Because of his status as of prominent Democratic defector from the South, Tyler was twice nominated by the Whigs for the vice presidency. Led by William Henry Harrison, the elderly hero of the battle of Tippecanoe, Tyler and the Whigs unseated Martin Van Buren in 1840. Following Harrison’s sudden death a mere 31 days after his inauguration, Tyler was elevated to the presidency and found himself at odds with most of his Whig compatriots: After he vetoed a bill to establish a National Bank, his whole cabinet resigned (except for Daniel Webster) and the Whig party expelled him. Now a president without a party, Tyler continued to feud with Congress to the point that a faction of Whigs attempted to impeach him. Because of his unpopularity and the way in which he had become president, Tyler was often mockingly called “His Accidency.” When his term ended in 1845, he left office spurned and politically homeless.
Out of the public eye, Tyler spent his retirement attempting to repair his reputation, particularly in promoting himself as the progenitor of Texas annexation. But as the country drifted toward civil war over slavery, Tyler joined his fellow Southerners in decrying the rise of abolitionism. At the same time, though, he also expressed concern over Southern radicals who spoke of reopening the slave trade and breaking up the Union. Although initially hopeful for compromise, his pessimism grew with each passing election. Following James Buchanan’s pyrrhic victory over the anti-slavery Republican party in the election of 1856, Tyler remarked in an August 1860 letter to his son Robert that “the Country is undoubtedly in an alarming condition. . . . Let things result as they may, I fear that the great Republic has seen its best days.” The election of Abraham Lincoln, in Tyler’s mind, sealed the nation’s doom. Writing again to Robert in November 1860, Tyler lamented that “all is over and Lincoln elected. S. Carolina will secede.”

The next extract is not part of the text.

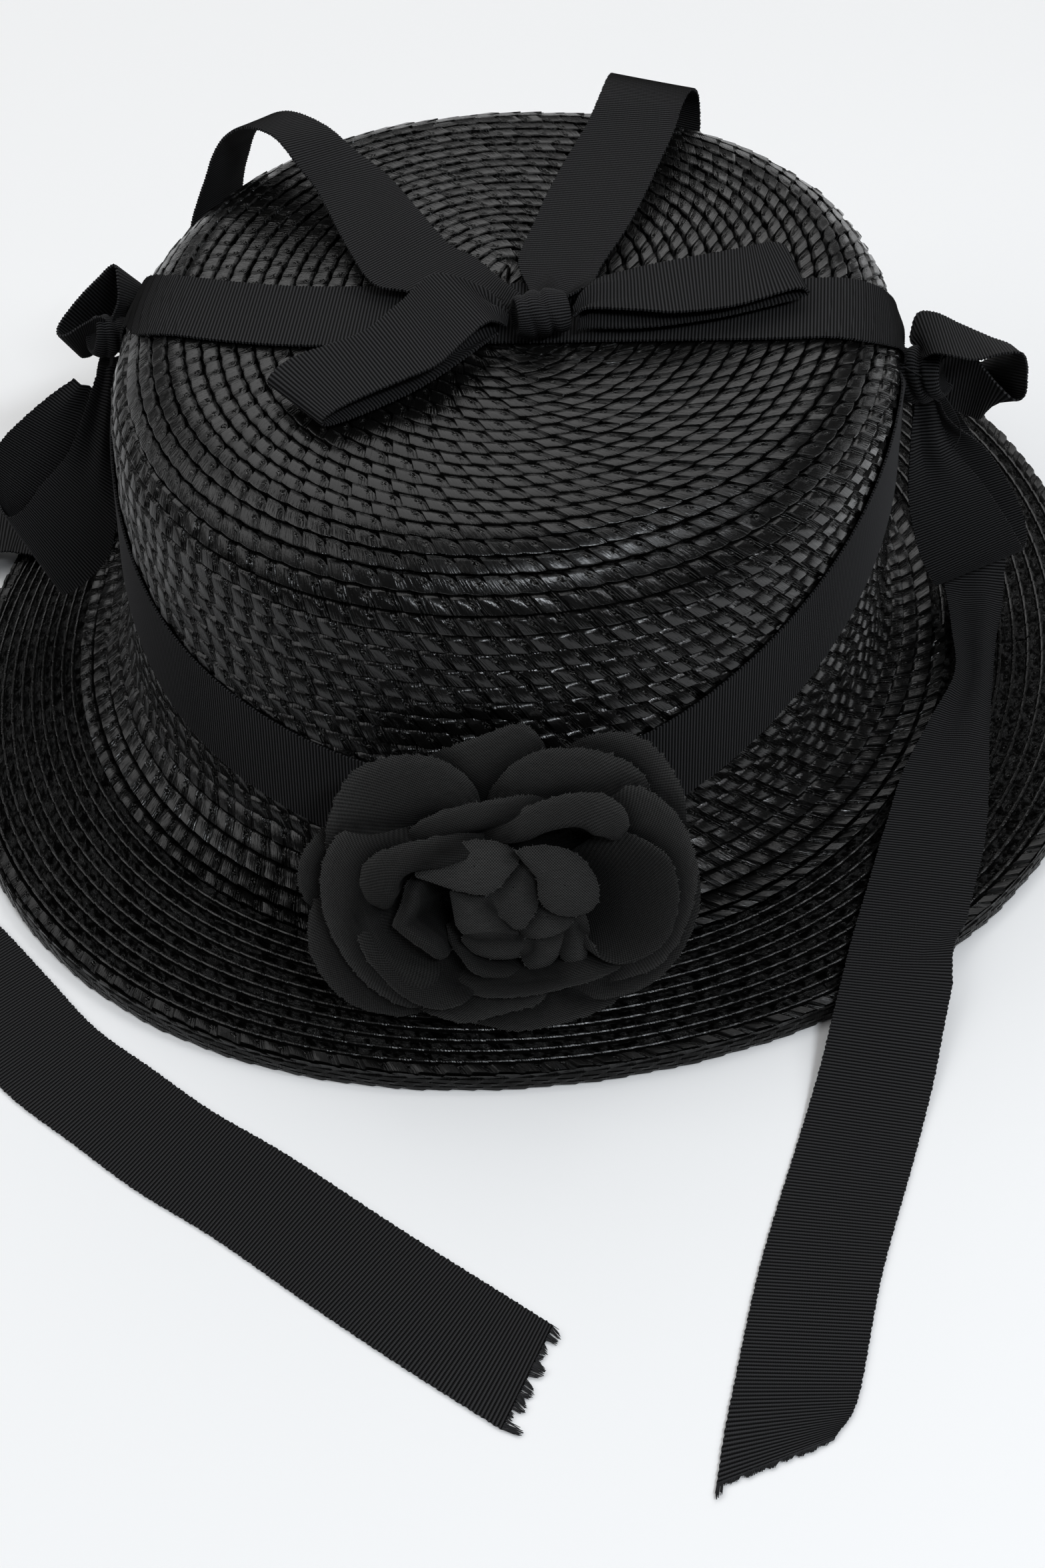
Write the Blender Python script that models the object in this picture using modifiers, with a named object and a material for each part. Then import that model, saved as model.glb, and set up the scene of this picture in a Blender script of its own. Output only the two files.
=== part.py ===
"""A boater hat: a sewn straw crown and brim, grosgrain ribbon bows and a cloth rose.

Lengths are written in millimetres and become metres where a mesh is made. +Z is up, the crown's
axis is upright, and the rose is at the front, towards -Y. Tables hold only a few stations each, and
smooth_rows runs an even curve through them.
"""

import math

import bmesh
import bpy
from mathutils import Matrix, Vector

MM = 0.001

# What every piece keeps clear of its neighbour, and how thick each stuff is.
GAP = 0.5
LAID_GAP = 0.9
FLOOR_GAP = 0.02
STRAW = 2.2
CLOTH = 1.0
RIBBON_WIDTH = 22.0

# The crown's plan: an oval, a little wider at the back, with slightly full corners.
CROWN_HALF_X = 84.0
CROWN_HALF_Y = 93.8
CROWN_EGG = 0.037
CROWN_CORNERS = 0.024
CROWN_TURN = -5.5

# The brim's plan. Its middle lies to the right of the crown's, and its corners are slightly cut.
BRIM_HALF_X = 130.6
BRIM_HALF_Y = 145.3
BRIM_EGG = -0.033
BRIM_CORNERS = -0.027
BRIM_TURN = -38.8
BRIM_MIDDLE = Vector((8.9, 1.0))

# Heights down the side.
TIP_HEIGHT = 92.7
TIP_DOME = 0.8
SHOULDER = 17.7
WALL_FOOT = 24.2
WALL_DRAFT = 0.051
FILLET = 15.0
FILLET_TURN = math.radians(81)
BRIM_EDGE_HEIGHT = 4.2
TIP_LEAN = 0.035

# The rows of braid stacked under the brim's edge, which the hat rests on.
EDGE_WIDTH = 8.5
EDGE_OUTER_HEIGHT = 1.4
EDGE_INNER_HEIGHT = 2.6

# Fineness of the mesh.
ROUND_STEPS = 60
RIBBON_STEPS = 2
LAID_COLUMNS = 4
FREE_COLUMNS = 3
PETAL_ROWS = 4
PETAL_COLUMNS = 8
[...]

Though Tyler was horrified by Lincoln’s victory, he did not immediately join the cause of the secessionists. Yet secessionism did attract his sympathies: “sometimes,” he wrote a few days later in November 1860, “I think it would be better for all peaceably to separate.” Even so, he remained hopeful that the Union could be saved through more negotiations, and he proposed a convention of free and slave states to hash out a compromise. Although he presided over the Virginia Peace Conference, he fought for peace on the South’s terms and opposed all the conference’s resolutions. Despite his hopes, Tyler maintained that the South had “the right of Secession in the Constitution.” Tyler then joined the Virginia Secession Convention, voting in favor of quitting the Union. Before the convention, he raged against the “aggressions” of the Republican party, citing them as just cause for secession. Tyler then went on to link the struggle to create an independent slaveholding confederacy with “the cause of our forefathers in the Revolution of 1776.” In an April 1861 letter to his second wife, Julia Gardiner Tyler, he triumphantly declared, “Virginia has severd her connexions with the Northern hive of abolitionists and takes her stand as a soveriegn and independant State.” Tyler was then unanimously elected to the Provisional Confederate Congress and later the Confederate House of Representatives.

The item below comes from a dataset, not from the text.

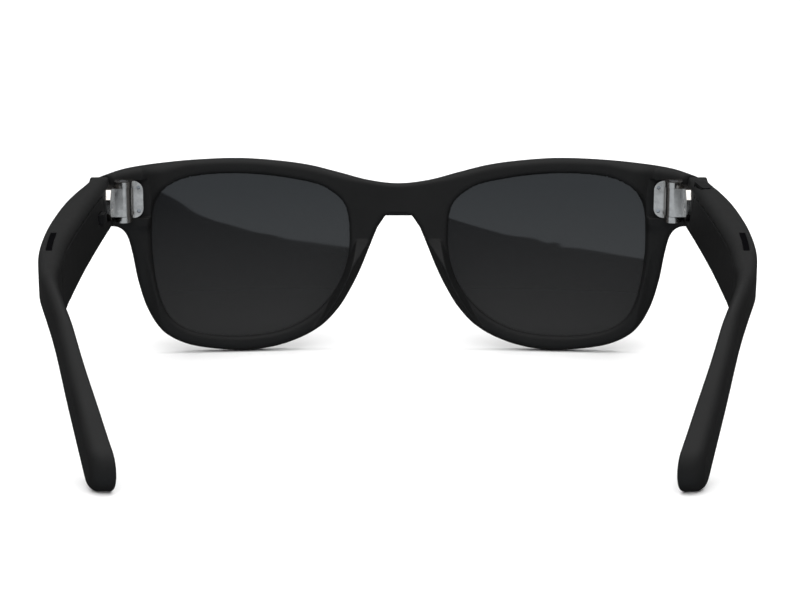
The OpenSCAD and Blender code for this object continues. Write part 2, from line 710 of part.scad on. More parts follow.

Northern newspapers strategically contrasted Tyler’s disloyalty to the Union with the actions of the other living ex-presidents. The Washington Reporter remarked in 1861 that “while the despicable traitor, John Tyler, is playing a conspicuous part in the councils of the rebels, and strengthening their hands to the upmost of his mediocre abilities, behold the course of the other ex-Presidents of the United States!” Likewise, the Salem Observer observed that “of the five living ex-Presidents, four, viz: Van Buren, Fillmore, Buchannan, and Pierce, are for the Union and the Constitution, and one—the meanest of the lot—John Tyler, is a traitor.” In correspondence for the San Francisco Bulletin, a New Yorker pronounced, “Twice during his life thus far has John Tyler of Virginia proved himself an errant traitor. The first time he only betrayed his party. . . . The second time his country it is which he has betrayed.” Tyler’s bust was removed from the Capitol Rotunda in Washington, D.C.

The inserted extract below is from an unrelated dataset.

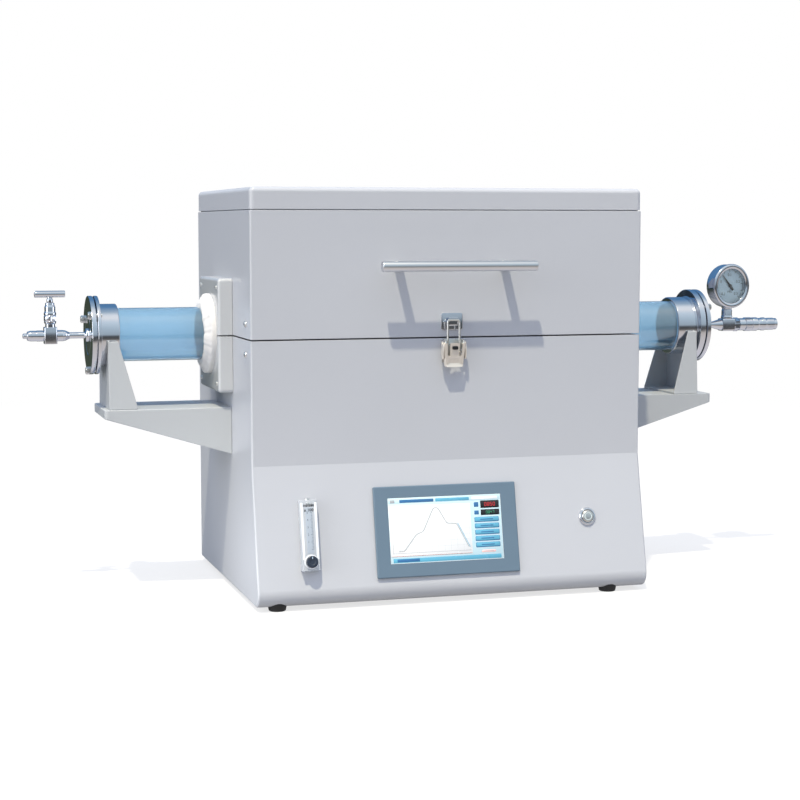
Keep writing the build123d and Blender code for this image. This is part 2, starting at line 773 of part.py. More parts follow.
# ---- lid --------------------------------------------------------------------------------------
def make_lid_shell():
    outer = block(-half_case, half_case, 0, case_depth, lid_bottom, band_height)
    uprights = outer.edges().filter_by(Axis.Z).filter_by(lambda e: e.center().Y < 1)
    outer = fillet(uprights, corner_radius)
    t = sheet
    inner = block(-half_case + t, half_case - t, t, case_depth - t, lid_bottom - 1, band_height - t)
    window = block(-half_case + return_width, half_case - return_width, return_width,
                   case_depth - return_width, band_height - 2 * t, band_height + 1)
    shell = outer - inner - window
    shell -= neck_space(lid_bottom - 1, seam_height + port_rise - port_wall)
    for column in range(-5, 6):
        shell -= block(column * 40 - 14, column * 40 + 14, case_depth - 5, case_depth + 5,
                       band_height - 32, band_height - 26)
    keep("lid_shell", shell)


def make_lid_cap():
    low = band_height + band_gap
    outer = block(-half_case, half_case, 0, case_depth, low, top_height)
    rounded = outer.edges().filter_by(lambda e: e.center().Z > low + 1)
    outer = fillet(rounded, cap_radius)
    t = sheet
    inner = block(-half_case + t, half_case - t, t, case_depth - t, low - 1, top_height - t)
    inner = fillet(inner.edges().filter_by(lambda e: e.center().Z > low), cap_radius - t)
    cap = outer - inner
    step = 4
    rim = block(-half_case + step, half_case - step, step, case_depth - step, band_height,
                low + 6)
    rim -= block(-half_case + 2 * step, half_case - 2 * step, 2 * step, case_depth - 2 * step,
                 band_height - 1, low + 7)
    ledge = block(-half_case + t / 2, half_case - t / 2, t / 2, case_depth - t / 2, low, low + t)
    ledge &= outer
    ledge -= block(-half_case + 2 * step, half_case - 2 * step, 2 * step,
                   case_depth - 2 * step, low - 1, low + 7)
    keep("lid_cap", cap + rim + ledge)


def make_handle():
    z = seam_height + handle_rise
    grip = bar((-handle_length / 2, -handle_out, z), (1, 0, 0), handle_length, handle_radius)
    grip = chamfer(grip.edges().filter_by(GeomType.CIRCLE), 1.5)
    keep("handle_bar", grip)
    space = bar((-handle_length, -handle_out, z), (1, 0, 0), 2 * handle_length, handle_radius)
    legs = []
    for x in (-handle_leg_x, handle_leg_x):
        place = Plane((x, 0, z), z_dir=(0, -1, 0))
        leg = turned(place, [(0, 0), (handle_foot_radius, 0), (handle_foot_radius, 3),
                             (handle_leg_radius, 4.5), (handle_leg_radius, handle_out),
                             (0, handle_out)])
        legs.append(leg - space)
    keep("handle_legs", *legs)


def hinge_set(sign):
    """Leaf with its knuckles for each of the two hinges; sign is -1 for the base, 1 for the lid."""
    half, third = hinge_width / 2, hinge_width / 6
    leaves = []
    for centre in (-hinge_x, hinge_x):
        near = seam_height + sign * (knuckle_radius - 1.5)
        far = seam_height + sign * leaf_height
        leaf = block(centre - half, centre + half, case_depth, case_depth + leaf_thick,
                     min(near, far), max(near, far))
        spans = [(-third + fit_gap, third - fit_gap)] if sign > 0 else [(-half, -third),
                                                                        (third, half)]
        for x0, x1 in spans:
            web = seam_height + sign * 3, seam_height + sign * 12
            leaf += block(centre + x0, centre + x1, case_depth, hinge_y, min(web), max(web))
            leaf += bar((centre + x0, hinge_y, seam_height), (1, 0, 0), x1 - x0, knuckle_radius)
            leaf -= bar((centre + x0 - 1, hinge_y, seam_height), (1, 0, 0), x1 - x0 + 2,
                        pin_radius + pin_gap)
        leaves.append(leaf)
    return leaves


def make_hinges():
    keep("base_hinges", *hinge_set(-1))
    keep("lid_hinges", *hinge_set(1))
    half = hinge_width / 2
    pins = []
    for centre in (-hinge_x, hinge_x):
        place = Plane((centre, hinge_y, seam_height), z_dir=(1, 0, 0))
        end = half + fit_gap
        pins.append(turned(place, [
            (0, -end - 2), (4.5, -end - 2), (4.5, -end), (pin_radius, -end), (pin_radius, end),
            (4.5, end), (4.5, end + 2), (0, end + 2)]))
    keep("hinge_pins", *pins)


# ---- latch ------------------------------------------------------------------------------------
def make_latch_base():
    plate = block(-latch_width / 2, latch_width / 2, -latch_plate, 0, lever_pivot_z - 28,
                  base_top - 1)
    for side in (-1, 1):
        x0, x1 = sorted((side * latch_ear_x, side * (latch_ear_x + latch_plate)))
        ear = block(x0, x1, -latch_pivot_out, 0, lever_pivot_z - 6.5, lever_pivot_z + 6.5)
        ear += bar((x0, -latch_pivot_out, lever_pivot_z), (1, 0, 0), latch_plate, 6.5)
        ear -= bar((x0 - 1, -latch_pivot_out, lever_pivot_z), (1, 0, 0), latch_plate + 2,
                   latch_rivet + pin_gap)
        plate += ear
    keep("latch_base", plate)


def make_latch_lever():
    """Tapered lever with cheeks outside the ears, its free end turned away from the case."""
    top = lever_pivot_z + 3.5
    plate_top = bail_pivot_z - 5
    tip = lever_pivot_z - lever_length
    back = -latch_pivot_out - lever_out
    face = make_face(Polyline(
        (-lever_top_width / 2, plate_top), (lever_top_width / 2, plate_top),
        (lever_tip_width / 2, tip), (-lever_tip_width / 2, tip), close=True))
    blank = extrude(Pos(0, back + 4, 0) * (Plane.XZ * face), 16, dir=(0, -1, 0))
    bend = plate_top - 3
    t = lever_sheet
    section = [(back, plate_top), (back - t, plate_top), (back - t, bend), (back - t - 8, tip), (back - 8, tip),
               (back, bend)]
    lever = blank & along_x(section, -lever_top_width, lever_top_width)
    for side in (-1, 1):
        outer = side * lever_top_width / 2
        x0, x1 = sorted((outer, outer - side * t))
        cheek = along_x([(back - t, plate_top - 1), (back - t, plate_top + 2),
                         (-latch_pivot_out - 3.5, top), (-latch_pivot_out + 3.5, top),
                         (-latch_pivot_out + 3.5, bail_pivot_z - 3), (back, plate_top - 1)], x0, x1)
        lever += cheek
        rivet = sorted((side * (latch_ear_x - 0.5), outer))
        lever += bar((rivet[0], -latch_pivot_out, lever_pivot_z), (1, 0, 0),
                     rivet[1] - rivet[0], latch_rivet)
        lever -= bar((x0 - 1, -latch_pivot_out, bail_pivot_z), (1, 0, 0), t + 2,
                     bail_radius + pin_gap)
    keep("latch_lever", lever)


def make_latch_bail():
    """Wire loop: legs up to the crossbar, feet turned out into the lever's cheeks."""
    y = -latch_pivot_out
    foot = lever_top_width / 2 - bail_x - 0.2
    across = bail_x + bail_radius
    loop = bar((-across, y, bail_top_z), (1, 0, 0), 2 * across, bail_radius)
    for side in (-1, 1):
        loop += bar((side * bail_x, y, bail_pivot_z), (0, 0, 1), bail_length, bail_radius)
        loop += bar((side * (bail_x - bail_radius), y, bail_pivot_z), (side, 0, 0),
                    foot + bail_radius, bail_radius)
    keep("latch_bail", loop)


def make_latch_keeper():
    """Plate on the lid with a lip bent forward and up, just behind the bail's crossbar."""
    lip = -latch_pivot_out + bail_radius + fit_gap
    plate = block(-keeper_width / 2, keeper_width / 2, -latch_plate, 0, lid_bottom + 10,
                  bail_top_z + 10)
    shelf = bail_top_z - 9
    hook = [(-latch_plate, shelf), (lip, shelf), (lip, bail_top_z + 4), (lip + 2, bail_top_z + 4),
            (lip + 2, shelf + 2), (-latch_plate, shelf + 2)]
    plate += along_x(hook, -keeper_lip_x, keeper_lip_x)
    keep("latch_keeper", plate)


# ---- inside the case --------------------------------------------------------------------------
def make_fan():
    y1 = case_depth - sheet
    y0 = y1 - fan_thick
    middle = Plane((fan_x, y0, fan_height), x_dir=(1, 0, 0), z_dir=(0, 1, 0))
    half = fan_side / 2
    frame = slab(middle, fan_side, fan_side, 0, fan_thick, 4)
    frame -= middle * extrude(Circle(half - 2), 2 * fan_thick)
    spokes = middle * (Box(4, fan_side - 2, 3) + Box(fan_side - 2, 4, 3))
    spokes = spokes.moved(Location((0, 1.5, 0)))
    frame += spokes + middle * extrude(Circle(fan_hub - 2), 3)
    frame -= middle * extrude(Circle(1.5 + pin_gap), 10)
    keep("fan_frame", frame)
    low, high = 3.5, fan_thick - 1
    rotor = middle * Pos(0, 0, low) * extrude(Circle(fan_hub), high - low)
    rotor += middle * Pos(0, 0, 0.5) * extrude(Circle(1.5), 5)
    tip = half - 3
    for i in range(fan_blades):
        blade = Pos((fan_hub + tip) / 2 - 1, 0, (low + high) / 2) * Rot(35, 0, 0) * Box(
            tip - fan_hub, 1.5, high - low - 2)
        rotor += middle * Rot(0, 0, i * 360 / fan_blades) * blade
    keep("fan_rotor", rotor)


def make_gland():
    outside = Plane((gland_x, case_depth, gland_height), x_dir=(1, 0, 0), z_dir=(0, 1, 0))
    body = hex_bar(outside, 2 * gland_radius, 6)
    body += turned(outside, [(0, 6), (gland_radius - 1, 6), (gland_radius - 1, 14),
                             (gland_radius - 4, 18), (0, 18)])
    body += outside * Pos(0, 0, -12) * extrude(Circle(gland_radius - 2 - fit_gap), 12)
    body -= outside * Cylinder(4, 80)
    keep("cable_gland", body)


def upright(x, y, length, depth, low, high):
    """Cuboid centred on a point of the floor."""
    return block(x - length / 2, x + length / 2, y - depth / 2, y + depth / 2, low, high)


def make_devices():
    floor = foot_height + 2 * sheet
    top = floor + relay_rise
    sink = upright(relay_x, device_y, relay_length, relay_depth, floor, floor + relay_base)
    sink += upright(relay_x, device_y, relay_length, relay_depth, top - relay_base, top)
    pitch = (relay_length - relay_fin) / (relay_fins - 1)
    for i in range(relay_fins):
        x = relay_x + (i - (relay_fins - 1) / 2) * pitch
        sink += upright(x, device_y, relay_fin, relay_depth, floor, top)
    relay = upright(relay_x, device_y, relay_body, relay_body_depth, top, top + relay_body_rise)
    for side in (-1, 1):
        relay -= upright(relay_x + side * (relay_body - relay_step) / 2, device_y, relay_step,
                         relay_body_depth - relay_step, top + relay_body_rise - relay_step,
                         top + relay_body_rise + 1)
    keep("relay_unit", sink, relay)

    top = floor + supply_rise
    supply = upright(supply_x, device_y, supply_length, supply_depth, floor, top)
    for i in range(supply_slots):
        x = supply_x + (i - (supply_slots - 1) / 2) * 2 * supply_slot
        supply -= upright(x, device_y, supply_slot, supply_depth / 2, top - 1, top + 1)
    keep("power_supply", supply)

    top = floor + terminal_rise
    strip = upright(terminal_x, device_y, terminal_length, terminal_depth, floor, top)
    pitch = (terminal_length - terminal_fin) / (terminal_fins - 1)
    for i in range(terminal_fins):
        x = terminal_x + (i - (terminal_fins - 1) / 2) * pitch
        strip += upright(x, device_y, terminal_fin, terminal_depth, top, top + terminal_fin_rise)
    keep("terminal_block", strip)


def save_all():
    """Move every piece to the footprint's middle and write one file per node."""
    corner_a, corner_b = Vector(1e9, 1e9, 0), Vector(-1e9, -1e9, 0)
    for solids in pieces.values():
        for solid in solids:
            box = solid.bounding_box()
            corner_a = Vector(min(corner_a.X, box.min.X), min(corner_a.Y, box.min.Y), 0)
            corner_b = Vector(max(corner_b.X, box.max.X), max(corner_b.Y, box.max.Y), 0)
    shift = (corner_a + corner_b) / -2
    os.makedirs("parts", exist_ok=True)
    for name, solids in pieces.items():
        moved = [one for solid in solids for one in solid.moved(Location(shift)).solids()]
        export_step(moved[0] if len(moved) == 1 else Compound(children=moved), f"parts/{name}.step")
    return shift


make_base_shell()
make_rear_panel()
make_floor_pan()
make_feet()
make_pan("chamber_pan", -1)
make_pan("lid_pan", 1)
make_insulation("lower_insulation", -1)
make_insulation("upper_insulation", 1)
make_heater("lower_heater", -1)
make_heater("upper_heater", 1)
make_port_covers("lower_port_covers", -1)
make_port_covers("upper_port_covers", 1)
make_port_rings()
make_work_tube()
make_thermocouple()
make_inner_flanges()
make_seal_rings()
make_end_plate("left_end_plate", -1)
make_end_plate("right_end_plate", 1)
make_flange_bolts()
make_arm("left_arm", -1)
make_arm("right_arm", 1)
make_pedestal("left_pedestal", -1)
make_pedestal("right_pedestal", 1)
make_valve()
make_tee()
make_connector()
make_gauge()
make_touch_panel()
make_flowmeter()
make_button()
make_lid_shell()
make_lid_cap()
make_handle()
make_hinges()
make_latch_base()
make_latch_lever()
make_latch_bail()
make_latch_keeper()
make_fan()
make_gland()
make_devices()
footprint_shift = save_all()
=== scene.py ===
# %% [markdown]
# # A split-lid tube furnace, dressed for a render
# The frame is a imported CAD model: every sheet, flange and hinge already has its true size and
# place. This script gives each part a finish, swaps the parts whose roundness matters for
# smooth turned surfaces, and adds the small things a maker would fit last, such as screws,
# dial marks and the picture on the screen.

# %% Load the frame
import math

import bmesh
import bpy
import numpy as np
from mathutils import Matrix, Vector


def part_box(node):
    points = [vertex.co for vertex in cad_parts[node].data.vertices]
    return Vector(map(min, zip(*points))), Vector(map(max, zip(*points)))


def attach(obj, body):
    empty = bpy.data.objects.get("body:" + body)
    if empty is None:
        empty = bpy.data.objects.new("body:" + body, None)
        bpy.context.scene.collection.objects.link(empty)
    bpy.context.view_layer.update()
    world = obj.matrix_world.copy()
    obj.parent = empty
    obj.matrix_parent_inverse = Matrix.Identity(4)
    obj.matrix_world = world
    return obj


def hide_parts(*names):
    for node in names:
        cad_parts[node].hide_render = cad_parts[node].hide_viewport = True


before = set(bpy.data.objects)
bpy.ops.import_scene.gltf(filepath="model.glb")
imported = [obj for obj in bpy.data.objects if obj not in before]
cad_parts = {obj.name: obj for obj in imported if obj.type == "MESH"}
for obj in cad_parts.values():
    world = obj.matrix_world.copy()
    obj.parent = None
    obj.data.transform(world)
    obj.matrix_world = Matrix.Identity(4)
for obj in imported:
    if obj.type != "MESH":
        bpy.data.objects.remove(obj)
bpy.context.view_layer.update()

# %% [markdown]
# ## Landmarks
# The case's middle, the lid's front face and the work tube's axis are read from the parts'
# boxes. Fittings are then placed in millimetres from the case's middle, the front face and
# the bench. What several of them share, such as the depth and the height of the gas line,
# has its name here.

# %% Landmarks, in metres
MM = 0.001
lid_low, lid_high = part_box("lid_shell")
tube_low, tube_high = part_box("work_tube")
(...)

On January 18, 1862, Tyler, age 71, died, mere months before the beginning of his service in the Confederate House of Representatives. Across the South, flags flew at half-staff, and tributes to Tyler filled the Southern press, most celebrating his contributions to the Confederacy and not his presidency. Buried not too far from James Monroe, Tyler’s coffin was draped in the flag of the Confederacy, which the Richmond Examiner described as “the flag of his country.”
By contrast, newspapers in the North celebrated Tyler’s passing. The New York Daily Herald closed its obituary with the remark that his death “will be hailed with satisfaction and his memory be marked in history as a worthy confrere of Arnold, Burr, and other rebels and traitors.” On a more somber note, the Lancaster Examiner noted that “in the history of the United States we trust that he alone will bear the wicked preeminence—that no one in time to come will dispute his claim to the title of our only Traitor-President.”
Unlike the death of former president Van Buren, Lincoln did not acknowledge the passing of Tyler. When Tyler’s plantation, Sherwood Forest, was sacked by Union soldiers, Tyler’s death mask was purposefully vandalized. Had he lived, President Andrew Johnson’s pardoning of the ex-Confederates would have included Tyler, but he instead died an enemy to the country over which he had once presided.
Whether and how Donald Trump thinks about his legacy is known only to him, but the rise and disgrace of John Tyler, the traitor-president, should serve as a warning about how insurrectionist presidents are remembered—in Tyler’s case, with disgrace at first, and then hardly at all.